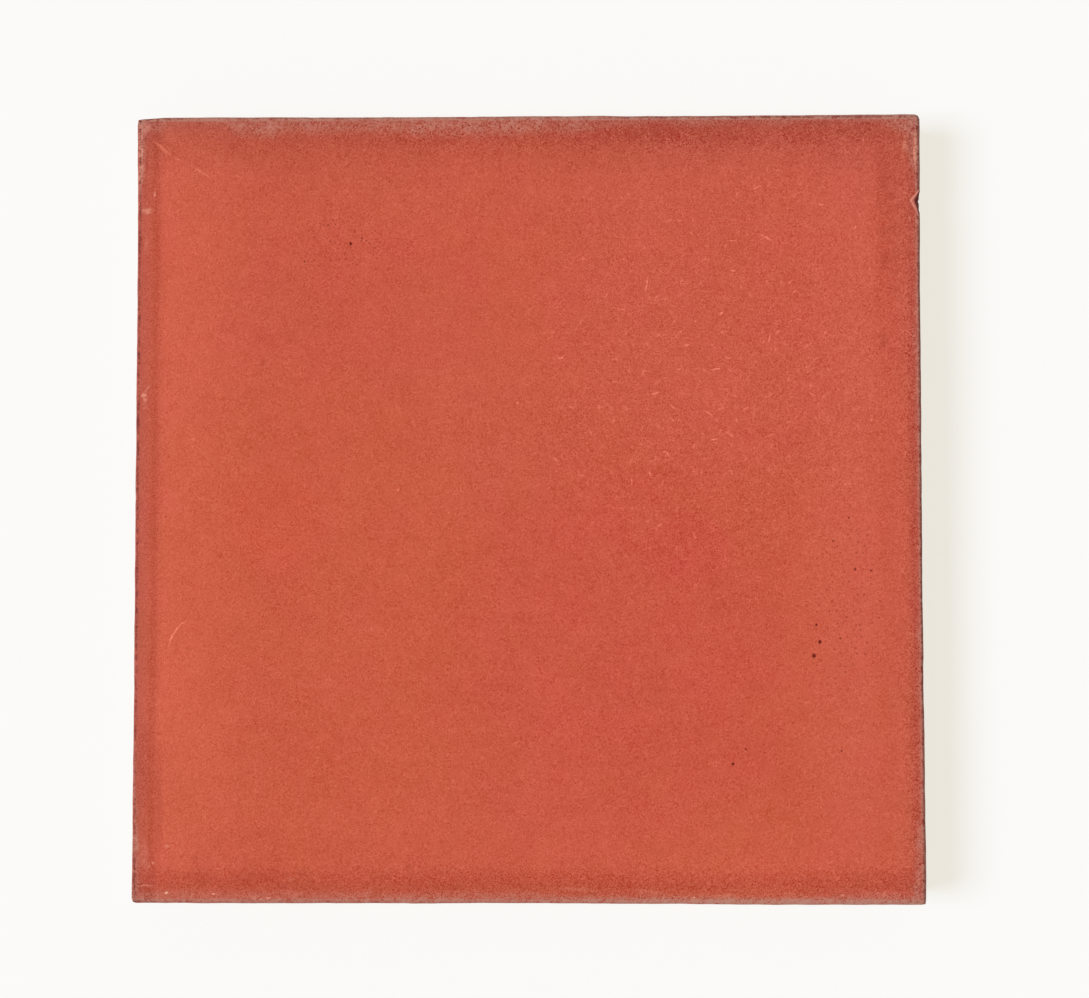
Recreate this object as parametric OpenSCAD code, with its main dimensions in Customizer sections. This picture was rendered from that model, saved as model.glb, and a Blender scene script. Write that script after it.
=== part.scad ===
// Plain cement floor tile, pressed in one piece, lying with its coloured face up.
// Millimetres and degrees. The origin is the middle of the back, which is the side that is laid in mortar.
// +Z points up out of the face, +X to the tile's right and +Y to its rear edge.

/* [Tile] */
// Length of each side of the square face
side = 200; // [150:1:300]
// Thickness from the back to the face
thickness = 16; // [12:0.5:20]
// Lean of the four sides, which draw in towards the back so that laid tiles meet at their faces
side_draft = 1; // [0.5:0.25:1.5]

/* [Edges] */
// Radius of the worn edge between the face and the sides
face_edge_r = 0.8; // [0.4:0.1:1.5]
// Radius of the edge between the sides and the back
back_edge_r = 0.6; // [0.4:0.1:1.5]

/* [Upright corners] */
// Radius of the rear right corner, the most worn of the four
rear_right_r = 1.4; // [0.6:0.1:6]
// Radius of the rear left corner
rear_left_r = 0.6; // [0.6:0.1:6]
// Radius of the front left corner
front_left_r = 1; // [0.6:0.1:6]
// Radius of the front right corner
front_right_r = 0.6; // [0.6:0.1:6]

/* [Key on the back] */
// Rows of shallow pockets in the back, and pockets in each row, which grip the mortar bed
key_rows = 8; // [4:1:9]
// Width of the ribs between the pockets, at the back's surface
key_rib = 6; // [4:0.5:8]
// Width of the flat border round the pockets
key_border = 15; // [10:0.5:20]
// Depth of the pockets
key_depth = 1; // [0.5:0.25:1.5]
// Lean of the pockets' walls from upright, by which the press plate lets go of the mortar
key_wall_lean = 35; // [20:5:45]

/* [Chip in the right edge] */
// Distance of the chip's deepest point from the rear edge
chip_from_rear = 21.4; // [15:0.1:130]
// How far the chip bites into the face from its outline
chip_bite = 2.6; // [0.5:0.1:3]
// How far the chip runs down the side
chip_drop = 3; // [1.5:0.1:5]
// Length of the chip's steep flank, on the rear side of its deepest point
chip_short_flank = 2.7; // [0.5:0.1:4]
// Length of the chip's slow flank, on the front side of its deepest point
chip_long_flank = 4.5; // [1:0.1:6]

/* [Hidden] */
$fn = 64;

// How far a cutter passes the surface that it cuts
clear = 1;

// Centre of the round on the face's edge, in a section across the tile
face_edge_x = side / 2 - face_edge_r;
face_edge_z = thickness - face_edge_r;

// Where the leaning side meets that round
side_top_x = face_edge_x + face_edge_r * cos(side_draft);
side_top_z = face_edge_z - face_edge_r * sin(side_draft);

// Centre of the round on the back's edge, set in from the leaning side by its own radius
back_edge_z = back_edge_r;
back_edge_x = side_top_x - (back_edge_r + (side_top_z - back_edge_z) * sin(side_draft)) / cos(side_draft);

// Where the leaning side meets that round
side_foot_x = back_edge_x + back_edge_r * cos(side_draft);
side_foot_z = back_edge_z - back_edge_r * sin(side_draft);

// Corner radii in turn from the rear right, anticlockwise as seen from above
corner_radii = [rear_right_r, rear_left_r, front_left_r, front_right_r];

// Mouth of one pocket, the step from one pocket to the next, and the middle of the first row
key_mouth = (side - 2 * key_border - (key_rows - 1) * key_rib) / key_rows;
key_pitch = key_mouth + key_rib;
key_first = key_border + key_mouth / 2 - side / 2;

// Lean of the chip's root, which runs from the bite in the face to the foot of the chip, and its length
chip_lean = atan(chip_bite / chip_drop);
chip_root = chip_drop / cos(chip_lean);

// Section across the tile: straight lines between the points where the four rounds begin and end
module tile_section() {
    polygon([
        [-back_edge_x, 0],
        [back_edge_x, 0],
        [side_foot_x, side_foot_z],
        [side_top_x, side_top_z],
        [face_edge_x, thickness],
        [-face_edge_x, thickness],
        [-side_top_x, side_top_z],
        [-side_foot_x, side_foot_z],
    ]);
    for (way = [-1, 1]) {
        translate([way * face_edge_x, face_edge_z]) circle(face_edge_r);
        translate([way * back_edge_x, back_edge_z]) circle(back_edge_r);
    }
}

// A long bar of the section, with its length along Y
module section_bar() {
    rotate([90, 0, 0])
        linear_extrude(side + 2 * clear, center = true)
            tile_section();
}

// The slab that two crossed bars have in common, with square corners
module square_slab() {
    intersection() {
        section_bar();
        rotate(90) section_bar();
    }
}

// The place of one upright corner's axis, for a corner of radius r at the rear right
module at_corner(r) {
    translate([side / 2 - r, side / 2 - r, 0]) children();
}

// A quarter turn of the same section about a corner's axis
module corner_post(r) {
    at_corner(r)
        rotate_extrude(angle = 90)
            intersection() {
                translate([r - side / 2, 0]) tile_section();
                square([r + clear, thickness]);
            }
}

// What a corner post takes the place of
module corner_cut(r) {
    at_corner(r)
        translate([0, 0, -clear])
            cube([r + clear, r + clear, thickness + 2 * clear]);
}

// The slab with its four upright corners rounded, each to its own radius
module rounded_slab() {
    difference() {
        square_slab();
        for (i = [0 : 3]) rotate(90 * i) corner_cut(corner_radii[i]);
    }
    for (i = [0 : 3]) rotate(90 * i) corner_post(corner_radii[i]);
}

// Straight grooves right across the back, with leaning walls and their length along Y
module key_grooves() {
    mouth_half = key_mouth / 2;
    spread = tan(key_wall_lean);
    for (i = [0 : key_rows - 1])
        translate([key_first + i * key_pitch, 0, 0])
            rotate([90, 0, 0])
                linear_extrude(side, center = true)
                    polygon([
                        [-mouth_half - clear * spread, -clear],
                        [mouth_half + clear * spread, -clear],
                        [mouth_half - key_depth * spread, key_depth],
                        [-mouth_half + key_depth * spread, key_depth],
                    ]);
}

// The pockets, where grooves along Y cross grooves along X
module key_pockets() {
    intersection() {
        key_grooves();
        rotate(90) key_grooves();
    }
}

// A three-cornered bite out of the right edge, whose root slopes out to the side
module edge_chip() {
    chip_width = chip_bite * cos(chip_lean);
    translate([side / 2, side / 2 - chip_from_rear, thickness])
        rotate([0, -chip_lean, 0])
            linear_extrude(2 * (chip_root + clear), center = true)
                polygon([
                    [-chip_width, 0],
                    [chip_width, -2 * chip_long_flank],
                    [chip_width, 2 * chip_short_flank],
                ]);
}

module cement_tile() {
    color("#c95b45")
        difference() {
            rounded_slab();
            key_pockets();
            edge_chip();
        }
}

cement_tile();
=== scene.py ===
"""A plain red cement floor tile, pressed in one piece, lying face up on a pale studio floor.

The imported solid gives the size. One closed surface stands for it: the face is a grid of lines that gather at
the pits, the edges and sides are the tile's section carried round its outline, and the back is a grid with
the key. Lengths are in millimetres until the surface is put into Blender, and the finish is in millimetres.
"""
from math import pi, radians, tan

import bpy
import numpy as np
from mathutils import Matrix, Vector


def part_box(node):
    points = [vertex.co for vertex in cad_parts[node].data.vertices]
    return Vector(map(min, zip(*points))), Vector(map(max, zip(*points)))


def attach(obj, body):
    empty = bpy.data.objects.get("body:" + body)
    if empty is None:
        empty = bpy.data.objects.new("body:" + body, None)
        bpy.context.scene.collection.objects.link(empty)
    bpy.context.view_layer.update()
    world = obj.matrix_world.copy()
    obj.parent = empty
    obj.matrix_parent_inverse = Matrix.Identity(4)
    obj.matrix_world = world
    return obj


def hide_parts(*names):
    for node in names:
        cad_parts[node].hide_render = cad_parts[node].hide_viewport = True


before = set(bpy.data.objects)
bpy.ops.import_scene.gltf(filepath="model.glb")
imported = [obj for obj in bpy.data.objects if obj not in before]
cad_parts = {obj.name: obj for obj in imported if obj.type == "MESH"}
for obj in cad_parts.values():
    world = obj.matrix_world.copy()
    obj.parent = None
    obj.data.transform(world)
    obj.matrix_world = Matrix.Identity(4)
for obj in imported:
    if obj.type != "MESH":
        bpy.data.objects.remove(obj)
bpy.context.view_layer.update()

MM = 0.001
BODY = "root"
NODE = "cement_tile"
PIECE = "pressed_tile"

# Sizes of the tile, with its middle at 0 in X and Y and its back at 0 in Z
node_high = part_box(NODE)[1]
HALF = node_high[0] / MM
THICK = node_high[2] / MM
SIDE_LEAN = radians(1)
FACE_EDGE_R = 0.8
BACK_EDGE_R = 0.6

# Radii of the upright corners at the start and the end of each side: front, right, rear, left
FRONT_LEFT_R, FRONT_RIGHT_R, REAR_RIGHT_R, REAR_LEFT_R = 1.0, 0.6, 1.4, 0.6
CORNER_START = np.array([FRONT_LEFT_R, FRONT_RIGHT_R, REAR_RIGHT_R, REAR_LEFT_R])[:, None]
CORNER_END = np.roll(CORNER_START, -1, axis=0)

# The four sides, going anticlockwise as seen from above, and the outward and onward direction of each
FRONT, RIGHT, REAR, LEFT = range(4)
OUTWARD = np.array([(0, -1), (1, 0), (0, 1), (-1, 0)])
ONWARD = np.array([(1, 0), (0, 1), (-1, 0), (0, -1)])

# The key in the back: rows of shallow pockets inside a flat border
KEY_ROWS = 8
KEY_RIB = 6
KEY_BORDER = 15
KEY_DEPTH = 1
KEY_WALL = KEY_DEPTH * tan(radians(35))
KEY_MOUTH = (2 * HALF - 2 * KEY_BORDER - (KEY_ROWS - 1) * KEY_RIB) / KEY_ROWS
KEY_MIDDLES = KEY_BORDER + KEY_MOUTH / 2 - HALF + (KEY_MOUTH + KEY_RIB) * np.arange(KEY_ROWS)

# How far the face has fallen at its edges and in its middle, and how wide the fall at the edges is
FACE_FALL = 0.12
MIDDLE_FALL = 0.05
FALL_WIDE = 3.0

# How far the rear edge falls away at the left corner, and over what length
REAR_FALL = 0.38
REAR_FALL_LONG = 8

# Width of the rim round the face and round the back that is carried along the outline
RIM = 6

# The chip in the right edge: its middle, its bite into the face, its drop down the side and its two flanks
CHIP_Y = HALF - 22.0
CHIP_BITE = 2.8
CHIP_DROP = 2.5
CHIP_TO_REAR = 3.2
CHIP_TO_FRONT = 5.1

# The chip's section is a flat lip and then a steep root: where each starts, in from the outline and down
# from the face as shares of the bite, and how steeply each falls
CHIP_LIP = (1.0, 0.0, 0.15)
CHIP_ROOT = (0.56, 0.075, 1.5)

# Where the outline stands out a little: the side, the places along it where this starts and where it is
# full, and by how much. It stands back where that is below 0
OUTLINE_SWELLS = (
    (RIGHT, 52, 88, 0.30), (RIGHT, 5, -20, -0.13), (RIGHT, -45, -60, 0.12), (RIGHT, -60, -92, 0.10),
    (LEFT, 78, 92, 0.21), (LEFT, -55, -75, 0.11), (REAR, -8, 12, 0.12), (REAR, 68, 88, 0.20),
    (FRONT, -101, -100, 0.09), (FRONT, -15, -5, 0.06), (FRONT, 38, 58, 0.20),
)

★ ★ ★

### PROBLEM REQUIREMENTS
Return a word-for-word copy of the lines from the beginning of the listing to the line holding "its rear edge.", both kept.

### REPLY
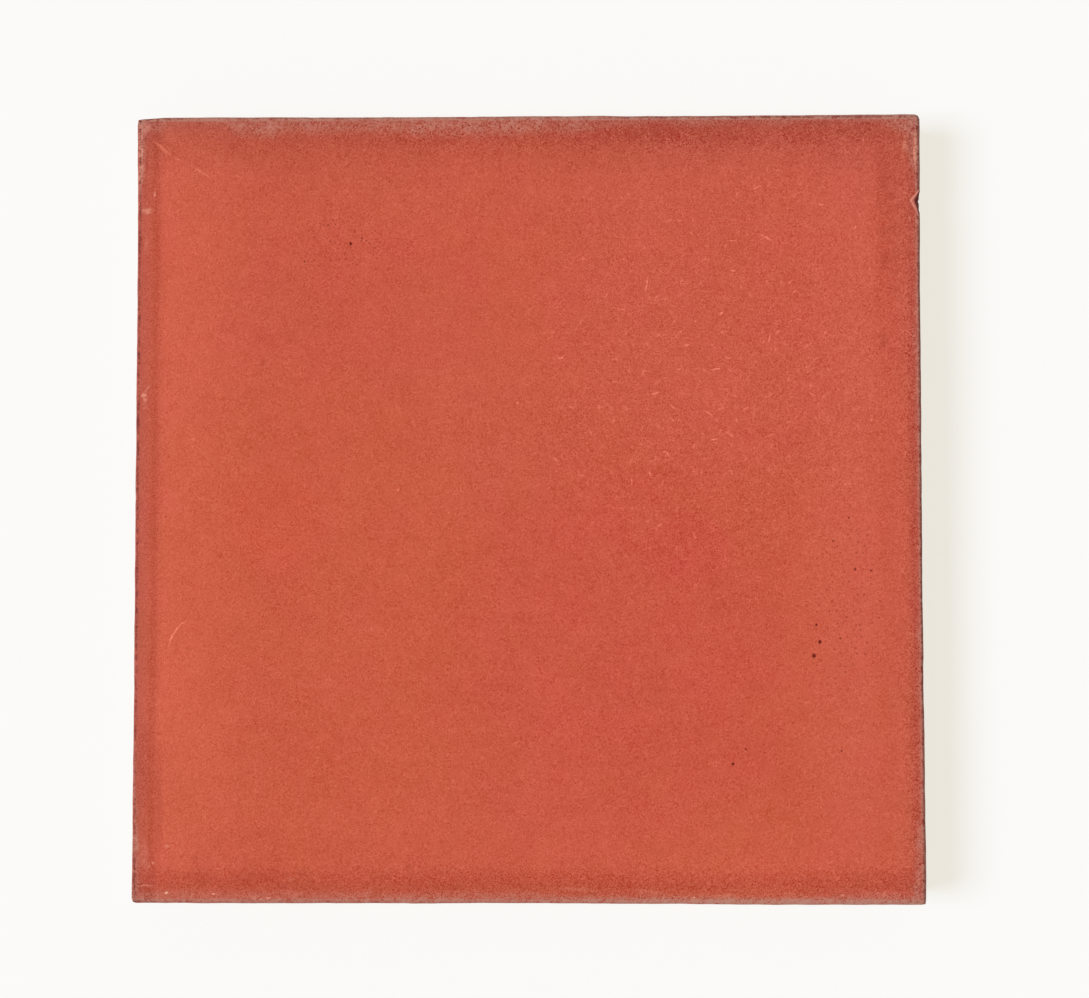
Recreate this object as parametric OpenSCAD code, with its main dimensions in Customizer sections. This picture was rendered from that model, saved as model.glb, and a Blender scene script. Write that script after it.
=== part.scad ===
// Plain cement floor tile, pressed in one piece, lying with its coloured face up.
// Millimetres and degrees. The origin is the middle of the back, which is the side that is laid in mortar.
// +Z points up out of the face, +X to the tile's right and +Y to its rear edge.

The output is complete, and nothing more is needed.